Le président Macron en a aussi profité pour réitérer la position de la France sur la crise à l’Est du Congo : «Nous appelons au retrait du M23 et des troupes rwandaises. Nous appelons aussi à procéder au démantèlement des FDLR et de tous les groupes armés en RDC, et à l’arrêt des discours de haine».
Mais le mal est fait. La bévue du chef de l’Etat français risque fort de laisser des traces, car depuis le début de la crise du M23, le président français est accusé par les Congolais de faire le jeu du Rwanda, en refusant de prononcer des sanctions contre le régime de Paul Kagame. A Kinshasa, on comprend mal pourquoi la Russie, qui a envahi l’Ukraine, est sanctionnée, alors que Kigali, qui a des troupes sur le sol congolais, est épargné par la communauté internationale.
LA FRANCE SUR LA TOUCHE ?
Emmanuel Macron a pris la peine d’affirmer qu’il n’y avait pas «de double standard» dans la diplomatie de la France.» Mais l’oubli malheureux du conflit congolais dans un discours sur les crises de l’espace francophone est assez incompréhensible. Surtout lorsque l’on dénonce les violations de l’intégrité territoriale d’autres oays. Surtout lorsque l’on sait que Kinshasa continue de demander des sanctions contre Kigali.
Surtout lorsque l’on veut se poser en médiateur de la crise sécuritaire en RDC. Emmanuel Macron a, jusque-là, joué au équilibriste entre Kinshasa et Kigali, essayant de faire s’écouter les deux belligérants pour parvenir à un compromis politique acceptable. Le faux pas de Villers-Cotterêts, place désormais la France sur la touche dans le dossier congolais. Au moins pour un temps. Une maladresse d’autant plus regrettable que les pourparlers de Luanda sont au point mort.

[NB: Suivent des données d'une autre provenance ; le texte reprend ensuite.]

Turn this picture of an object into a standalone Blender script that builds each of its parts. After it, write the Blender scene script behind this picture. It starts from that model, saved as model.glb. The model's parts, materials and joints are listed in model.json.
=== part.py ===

Kinshasa et Kigali ne parviennent toujours pas à s’accorder sur le calendrier, entre le désengagement du M23 et des troupes rwandaises et la neutralisation des FDLR demandée par Kigali. Une nouvelle réunion est prévue entre la RDC et le Rwanda le 12 octobre par la médiation angolaise. Une chose est sûre, le Sommet de la Francophonie n’aura en rien fait bouger les lignes. Et à Kinshasa, on reparle encore une fois de la sortie de la RDC de l’Organisation Internationale de la Francophonie.